**Raw data**
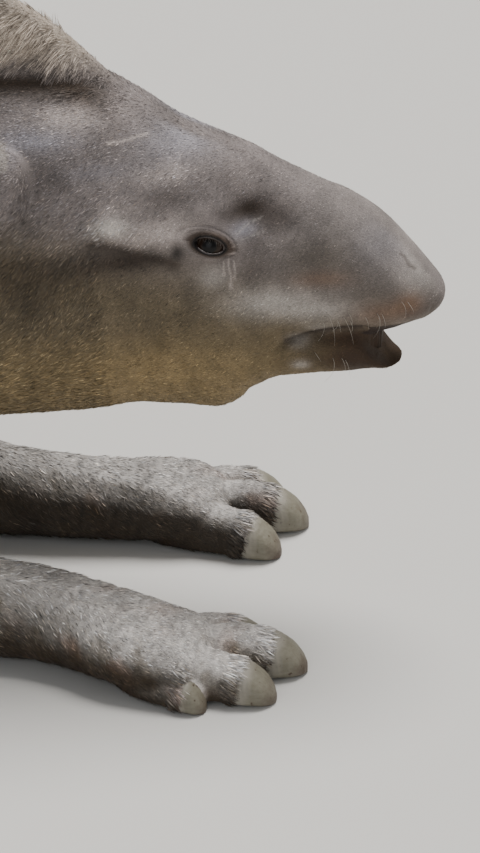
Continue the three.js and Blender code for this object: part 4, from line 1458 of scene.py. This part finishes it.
# Hair strand: a three-sided tube that thins to its tip along a bent path
def strands(name, roots, ways, bends, lengths, radius, steps=7):
    roots, ways, bends, lengths = (np.array(values) for values in (roots, ways, bends, lengths))
    t = np.linspace(0, 1, steps)[None, :, None]
    run = t * lengths[:, None, None]
    path = roots[:, None] + ways[:, None] * run + bends[:, None] * t * run
    way = unit(np.gradient(path, axis=1))
    side = unit(np.cross(way, unit(bends + 1e-3)[:, None]))
    up = np.cross(side, way)
    turn = np.arange(3) * 2 * pi / 3
    thick = (radius * (1 - 0.82 * t[0, :, 0]))[None, :, None, None]
    around = side[:, :, None] * np.cos(turn)[:, None] + up[:, :, None] * np.sin(turn)[:, None]
    ring = path[:, :, None] + thick * around
    count = len(roots)
    one = gridFaces(steps, 3)
    faces = (one[None] + np.arange(count)[:, None, None] * steps * 3).reshape(-1, 4).tolist()
    first = np.arange(count)[:, None] * steps * 3
    faces += (first + [2, 1, 0]).tolist() + (first + (steps - 1) * 3 + [0, 1, 2]).tolist()
    obj = addMesh(name, toFrame(ring.reshape(-1, 3)), faces)
    outwardFaces(obj)
    smoothShaded(obj)
    return obj


whiskers = {
    "count": 17,
    "length": (10, 27),
    "radius": 0.2,
    # x, z, spread in x, spread in z, share of the hairs
    "beds": [(298, 300, 26, 9, 0.6), (292, 262, 26, 9, 0.28), (345, 308, 8, 6, 0.12)],
}


def onSkin(tree, p):
    place, normal, _, _ = tree.find_nearest(Vector(toFrame(p)))
    return toTable(np.array(place)), np.array(normal)


def makeWhiskers(tree):
    roots, ways, bends, lengths = [], [], [], []
    for side in (1, -1):
        for x, z, wide, tall, part in whiskers["beds"]:
            for _ in range(int(whiskers["count"] * part)):
                guess = (x + draw.uniform(-wide, wide), side * 60, z + draw.uniform(-tall, tall))
                root, normal = onSkin(tree, guess)
                roots.append(root)
                ways.append(unit(normal * 0.6 + [draw.uniform(0.3, 0.7), 0, draw.uniform(-0.9, -0.5)]))
                bends.append(np.array([draw.uniform(-1.0, -0.2), -side * 0.4, draw.uniform(-0.4, 0.0)]))
                lengths.append(draw.uniform(*whiskers["length"]))
    obj = strands("whiskers", roots, ways, bends, lengths, whiskers["radius"])
    finish, fleck = hairFinish("whiskerHair", 120, linear(150, 140, 128), linear(214, 208, 198))
    finish.set(Roughness=0.4 + fleck * 0.1)
    dress(obj, finish.material)


# Plain hair between two colours, and the noise that mixes them
def hairFinish(name, scale, dark, pale):
    finish = Finish(name)
    fleck = finish.noise(finish.place(), scale, 2.0)
    finish.set(Base_Color=finish.mix(fleck, dark, pale))
    return finish, fleck


def makeLashes():
    roots, ways, bends, lengths = [], [], [], []
    for side in (1, -1):
        along, up, out = eyeAxes(side)
        for t in np.linspace(0.3, 2.6, lids["lashes"]):
            a, b = eyes["halfLength"] * cos(t), eyes["openAbove"] * sin(t)
            lift = np.sqrt(max((eyes["radius"] + 0.8) ** 2 - a * a - b * b, 40))
            roots.append(sided(eyes["centre"], side) + along * a + up * b + out * lift)
            ways.append(unit(out * 0.9 + along * (0.25 * cos(t)) + up * draw.uniform(-0.3, 0.0)))
            bends.append(up * draw.uniform(-0.5, -0.1) + along * draw.uniform(-0.15, 0.15))
            lengths.append(lids["lashLength"] * draw.uniform(0.6, 1.1))
    obj = strands("lashes", roots, ways, bends, lengths, lids["lashRadius"], 5)
    finish, _ = hairFinish("lashHair", 300, linear(30, 24, 20), linear(74, 62, 52))
    finish.set(Roughness=0.5)
    dress(obj, finish.material)


hooves = {
    "thick": 1.9,
    "proud": 0.1,
    "dark": linear(62, 44, 31),
    "horn": linear(92, 87, 72),
    "pale": linear(124, 120, 106),
    "grown": linear(152, 147, 138),  # new horn below the cuticle
    "sunk": 1.9,  # how deep the horn starts under the skin's edge
}


# Hoof: the toe's own outline from the slanted cuticle to the tip, with a rim that turns in under the skin
def hoofRings(toe):
    angle = np.linspace(0, 2 * pi, 72, endpoint=False)[None, :]
    share = np.linspace(0, 1, 44)[:, None]
    rise = 0.4 + np.where(np.sin(angle) > 0, 0.6, 0.4) * np.sin(angle)
    start = cuticle(rise) + 0.012 * np.cos(2 * angle)
    u = start + (1.0 - start) * share**0.8
    outer = toePoint(toe, u, np.broadcast_to(angle, u.shape), hooves["proud"])
    ridge = 0.14 * np.sin(u * 150 + 2 * np.sin(angle * 3)) * (1 - share)
    flare = toePoint(toe, u, np.broadcast_to(angle, u.shape), hooves["proud"] + 1) - outer
    sunk = hooves["sunk"] * (1 - ease(0, 0.3, share))
    outer = outer + flare * (ridge - sunk)[..., None]
    turned = toePoint(toe, start - 0.006, angle, hooves["proud"] - hooves["sunk"] - 0.6)
    inner = toePoint(toe, start + 0.06, angle, hooves["proud"] - hooves["thick"] - 1)
    rings = np.concatenate([inner, turned, outer])
    rings[..., 2] = np.maximum(rings[..., 2], 0.15)
    levels = np.concatenate([[0, 0], share[:, 0]])
    return rings, np.broadcast_to(levels[:, None], rings.shape[:2]), np.broadcast_to(rise, rings.shape[:2])


def makeHooves():
    parts, levels, heights = [], [], []
    for toe in allToes:
        rings, level, rise = hoofRings(toe)
        parts.append(tube("hoof", rings))
        levels += [level.ravel(), [0, 1]]
        heights += [rise.ravel(), [0.5, 0.5]]
    obj = joined("hooves", parts)
    addLayer(obj.data, "alongHoof", np.concatenate(levels))
    addLayer(obj.data, "upHoof", np.concatenate(heights))
    outwardFaces(obj)
    smoothShaded(obj)
    finish = Finish("hoofHorn")
    along, up = finish.attribute("alongHoof", 2), finish.attribute("upHoof", 2)
    streaks = finish.noise(finish.place((0.16, 1, 1)), 420, 4.0, 0.65)
    cloud = finish.noise(finish.place(), 70, 4.0)
    pits = finish.noise(finish.place(), 210, 2.0)
    worn = (along - 0.5) * 1.5 + (cloud - 0.5) * 1.6 - up * 0.25
    colour = finish.mix(streaks, hooves["horn"], hooves["pale"])
    colour = finish.mix((0.42 - along) * 2.4 + (cloud - 0.5), colour, hooves["grown"])
    colour = finish.mix(worn, colour, hooves["dark"])
    colour = finish.mix((pits - 0.66) * 14, colour, hooves["dark"])
    bump = finish.bump(streaks + cloud * 0.6 - pits * 0.5, 0.5, 0.0008)
    finish.set(Base_Color=colour, Roughness=0.42 + cloud * 0.25, Normal=bump)
    dress(obj, finish.material)
    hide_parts(*[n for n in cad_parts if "hoof" in n])


mane = {
    "locks": 3600,
    "hairs": 11,  # in each lock
    "length": (14, 20),  # on the crest's sides and on its top
    "spread": 2.5,  # of a lock's roots
    "gather": 0.4,  # how far its tips draw together
    "breadth": 0.27,
}


# Mane: locks of fine blades of seven points; each lock leaves the crest backward and bends over and down
def makeMane(tree):
    locks = mane["locks"] // 1
    x = draw.uniform(-470, 112, locks)
    section = body["crest"]
    half, top = through(section[:, 0], section[:, 3], x), through(section[:, 0], section[:, 1], x)
    share = draw.uniform(-1, 1, locks)
    foot = creaseLevel(x) + draw.uniform(1, 11, locks)
    aside = np.sign(share) * half * 1.3 * np.sqrt(np.abs(share))
    guess = np.stack([x, aside, top + (foot - top) * share**2], -1)
    found = [onSkin(tree, g) for g in guess]
    heart = np.array([f[0] for f in found])
    out = np.array([f[1] for f in found])
    onTop = ease(0.2, 0.9, out[:, 2])
    ahead = ease(-60, 70, x)
    side = np.sign(heart[:, 1])
    wave = uneven(heart, 44, 1.5)
    back = np.stack([
        -1 + 0.5 * ahead,
        side * 0.2 * (1 - onTop),
        0.12 * onTop + 0.1 * (1 - onTop) - 0.45 * ahead + 0.35 * wave,
    ], -1)
    lie = unit(unit(back - out * (back * out).sum(1)[:, None]) + out * (0.30 + 0.12 * onTop)[:, None])
    lie = unit(lie + draw.normal(0, 0.2, (locks, 3)))
    droop = np.stack([-0.2 + 0.1 * ahead, 0.12 * side, -0.75 - 0.25 * (1 - onTop)], -1)
    fade = ease(-470, -330, x) * ease(120, 20, x)
    low, high = mane["length"]
    size = (low + (high - low) * onTop) * (0.34 + 0.66 * fade) * draw.uniform(0.75, 1.2, locks)
    size *= 1 - 0.35 * share**4
    each = np.repeat(np.arange(locks), mane["hairs"])
    count = len(each)
    across = unit(np.cross(out, lie))
    spread = draw.normal(0, mane["spread"], (count, 2))
    offset = across[each] * spread[:, :1] + unit(np.cross(across, out))[each] * spread[:, 1:]
    root = heart[each] + offset
    out, lie, droop, x = out[each], lie[each], droop[each], x[each]
    long = size[each] * draw.uniform(0.7, 1.15, count)
    lie = unit(lie + draw.normal(0, 0.05, (count, 3)))
    roll = draw.normal(0, 0.7, count)[:, None]
    flat = across[each] * np.cos(roll) + out * np.sin(roll)
    base = root - out * 1.1
    steps = np.array([0, 0.4, 0.75, 1.0])
    path = base[:, None] + lie[:, None] * (steps * long[:, None])[..., None]
    path = path + droop[:, None] * (steps**2 * long[:, None] * 0.55)[..., None]
    path = path - offset[:, None] * (steps * mane["gather"])[None, :, None]
    broad = flat * mane["breadth"]
    points = np.stack([
        path[:, 0] - broad, path[:, 0] + broad, path[:, 1] + broad * 0.9, path[:, 1] - broad * 0.9,
        path[:, 2] + broad * 0.6, path[:, 2] - broad * 0.6, path[:, 3],
    ], 1)
    zone = np.full(count, "neck")
    vary = np.exp(draw.normal(0, 0.12, locks)[each] + draw.normal(0, 0.32, count))
    tone = markingsAndLight(root, out, zone, zone) * vary[:, None]
    around = np.arctan2(root[:, 1], root[:, 2] - 470) / pi + 0.5
    place = np.stack([np.clip(around, 0, 1), (x + 470) / 590], -1)
    obj = bladePiece("mane", points, tone, place, maneBlade)
    dress(obj, bpy.data.materials["coatHair"])


def makeFloor():
    half = 60
    corners = np.array([(-half, -half, 0), (half, -half, 0), (half, half, 0), (-half, half, 0)], float)
    floor = addMesh("floor", corners - [0, 0, 0.0005], [[0, 1, 2, 3]])
    finish = Finish("studioFloor")
    finish.set(Base_Color=(*studio["floor"], 1), Roughness=0.85)
    floor.data.materials.append(finish.material)


makeCamera()
makeLights()
makeFloor()
skin = makeSkin()
makeCoat(skin)
print("coat done")
skinPoints, _ = meshArrays(skin.data)
skinTree = BVHTree.FromPolygons(skinPoints.tolist(), [tuple(f.vertices) for f in skin.data.polygons])
makeEyes()
makeLidRims()
makeLashes()
makeWhiskers(skinTree)
makeHooves()
makeMane(skinTree)
print("pieces done")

**Given exercise**
Word for word, reproduce the listing above from its start up to and including the line that has "return toTable(np.array(place)), np.array(normal)". Give only those lines.

**Full answer**
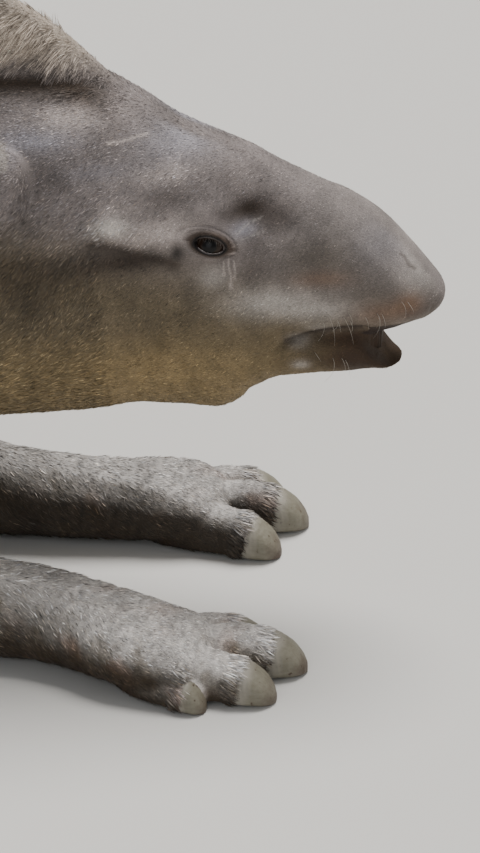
Continue the three.js and Blender code for this object: part 4, from line 1458 of scene.py. This part finishes it.
# Hair strand: a three-sided tube that thins to its tip along a bent path
def strands(name, roots, ways, bends, lengths, radius, steps=7):
    roots, ways, bends, lengths = (np.array(values) for values in (roots, ways, bends, lengths))
    t = np.linspace(0, 1, steps)[None, :, None]
    run = t * lengths[:, None, None]
    path = roots[:, None] + ways[:, None] * run + bends[:, None] * t * run
    way = unit(np.gradient(path, axis=1))
    side = unit(np.cross(way, unit(bends + 1e-3)[:, None]))
    up = np.cross(side, way)
    turn = np.arange(3) * 2 * pi / 3
    thick = (radius * (1 - 0.82 * t[0, :, 0]))[None, :, None, None]
    around = side[:, :, None] * np.cos(turn)[:, None] + up[:, :, None] * np.sin(turn)[:, None]
    ring = path[:, :, None] + thick * around
    count = len(roots)
    one = gridFaces(steps, 3)
    faces = (one[None] + np.arange(count)[:, None, None] * steps * 3).reshape(-1, 4).tolist()
    first = np.arange(count)[:, None] * steps * 3
    faces += (first + [2, 1, 0]).tolist() + (first + (steps - 1) * 3 + [0, 1, 2]).tolist()
    obj = addMesh(name, toFrame(ring.reshape(-1, 3)), faces)
    outwardFaces(obj)
    smoothShaded(obj)
    return obj


whiskers = {
    "count": 17,
    "length": (10, 27),
    "radius": 0.2,
    # x, z, spread in x, spread in z, share of the hairs
    "beds": [(298, 300, 26, 9, 0.6), (292, 262, 26, 9, 0.28), (345, 308, 8, 6, 0.12)],
}


def onSkin(tree, p):
    place, normal, _, _ = tree.find_nearest(Vector(toFrame(p)))
    return toTable(np.array(place)), np.array(normal)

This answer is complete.